Partition was sold as deliverance. In hindsight, it may have been the most sophisticated act of self-disinheritance in modern Muslim history. A century ago, Muslims on the subcontinent were a political force — deeply embedded, numerically significant, and intellectually diverse. Today, they are divided, disenfranchised, and disoriented. Three nations. No unity. No power. No clear path forward. Let’s take stock:
1. Divided into Three
Pakistan. Bangladesh. India. Three fractured expressions of one civilizational legacy — none of which fully represents or protects the totality of South Asia’s Muslims.
2. No Electorate Leverage
In India, Muslims lost their negotiating bloc overnight. From being a decisive vote in undivided India, they became a permanent minority — politically cautious, rhetorically silenced, and often viewed with suspicion. In Pakistan, Muslim identity became so hegemonic it erased internal plurality. In Bangladesh, it became suspect altogether.
3. Psychological Cleft
Two-thirds of Muslims had to unlearn India. Partition forced them to disown their history. The other third had to choose between being Muslim or becoming more Indian. This psychic wound — of being here, but not quite belonging — has never healed.

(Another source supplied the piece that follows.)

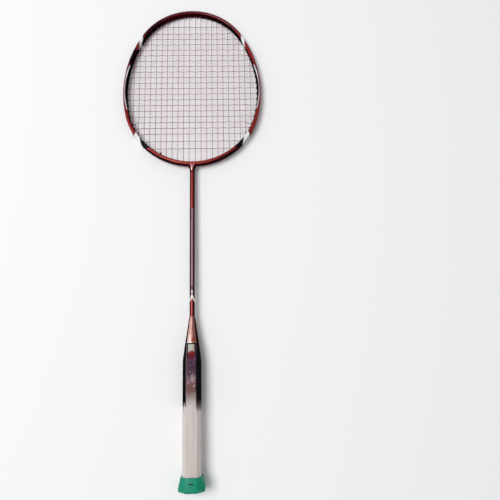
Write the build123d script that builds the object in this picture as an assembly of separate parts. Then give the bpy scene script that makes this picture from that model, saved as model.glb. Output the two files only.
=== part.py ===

4. Urdu: From Bridge to Burden
Urdu, once the cultural glue of the Muslim elite, is now:
- Enforced in Pakistan (to the resentment of Sindhis, Baloch, and Pashtuns)
- Marginalized in India
- Extinct in Bangladesh
A shared language was replaced by suspicion and statecraft.
5. Islam as a Spent Force
Partition Islam was meant to be political. It became performative. There is no robust Muslim political expression in the subcontinent today — only tokenism, sectarianism, or silence. It resembles post-revolution Iran: Islam was not discredited by the West, but by what its stewards did in its name. Partition didn’t solve the “Muslim Question.” It just made it unspeakable — in three different politicised idioms.